A Martian who dropped in to visit us could be forgiven for imagining that our nation is ruled from Virginia, while a president supported by a small staff in Washington merely advises the Pentagon on the views of the citizenry. One of the more pragmatic Republican policy wonks I know let his enthusiasm for Petraeus run so far away with him as to write: "The appointment of David Petraeus as CIA Director amounts to a demotion with honor ... his immense stature and strong views were too much for the President to handle."
So now membership in the president's cabinet is a "demotion," and managing your generals' career paths is a manhood test for the commander in chief?
Behind so much of what passes for debate and informed commentary across the spectrum on foreign policy lurks a dangerous fantasy about the simplicity and superiority of military institutions, decision-making, and solutions. Petraeus is about to find out, in spades, how challenging the transition between the two spheres is and how frequently what is true in one is not quite true in the other. American political history is littered with CIA directors who hoped a stint at the agency would be a career stepping-stone, not a capstone. For every George H.W. Bush there is a James Woolsey.
Petraeus has going for him the political and institutional savoir faire he has demonstrated in rising to a four-star rank and national prominence. Yet he will face, as the fervor around him at his confirmation hearings indicated, outsized personal expectations and a broader political culture that imagines an application of military men and military solutions can resolve challenges that the political system has given up on. If Petraeus lets himself be seduced by this fantasy, he will be swallowed by Langley -- and our society more broadly will go one step further toward forgetting what the role we ask of our military in a democracy actually is -- and what challenges civilians need to demand of themselves. Here are three lessons that Petraeus has to learn, for his sake and ours:
Counterinsurgency Offers a Limited View of Reality: The problem of the CIA's intelligence-collecting on Afghanistan and the agency's disagreement with Petraeus' counterinsurgency strategy there has been much discussed. Less often mentioned is the need for the CIA to focus as well on civilian intelligence challenges, including cyber-espionage, economic trends, and nuclear proliferation. The complexity of the CIA's mission, the competing priorities, the demand to be right about everything all the time are all part of the civilian side of the house.

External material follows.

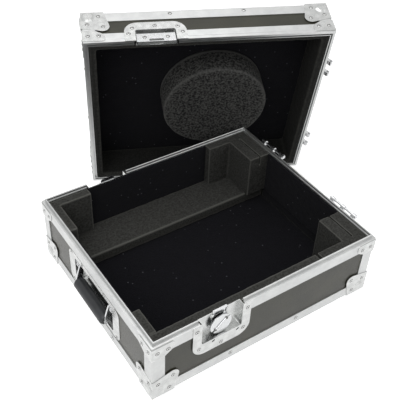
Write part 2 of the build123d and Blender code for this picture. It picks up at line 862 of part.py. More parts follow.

Not Every Problem Has a Military Solution: Petraeus himself has said with respect to Afghanistan that the long-term solution is political, not military -- though his military planning did not always seem to bear this out. This will be a dramatic change for him to take up. Our political culture post-9/11 has lost, if it ever had, the muscles to consider and field non-military solutions with the same vigor we pursue military actions. Consider the number of column inches devoted to whether the president should withdraw 5,000, 10,000, or 30,000 troops from Afghanistan over six, 12, or 18 months - versus the inches devoted to what our political strategy is, which elements of the Taliban we should be negotiating with, and what other parties need to be at the table. Or consider the current effort in Congress to cut aid to Pakistan's civilian government, which no one believes was complicit in sheltering bin Laden, and to maintain assistance to the military, which does seem to have been aware of bin Laden's location.
"Our Troopers Don't Get to Quit." Petraeus said this at his confirmation hearing, in response to suggestions that he should have quit when Obama decided to draw down in Afghanistan faster than Petraeus had proposed. In the civilian sector, of course, employees do get to quit -- and do so if they are not motivated and appreciated. Petraeus is taking the place of a leader who was well liked within the CIA and respected for his efforts to revive its bruised self-respect; Petraeus will have to learn new ways to lead where military rules and discipline don't apply.
Many will be watching, in- and outside government, to see whether Petraeus can succeed. He has chosen to retire from the military, which not all active-duty military men chosen to lead the CIA have done. Again and again last week, he explained to his Senate interlocutors that an officer's job is to execute the commander-in-chief's orders, not to second-guess them to Congress. His success or failure will tell us much about his own adaptability. It may tell us something about the management challenges at the CIA. But it will be unfortunate if the transformation of General Petraeus to Director Petraeus ends the broader public discussion about the role of the military in our public life -- just as it was getting started. Perhaps, instead, the triumph of Director Petraeus will awaken a new understanding and respect for what our public servants out of uniform already do on our behalf every day. Let's hope it also challenges us to ask how we might valorize and reward those efforts in our politics at home.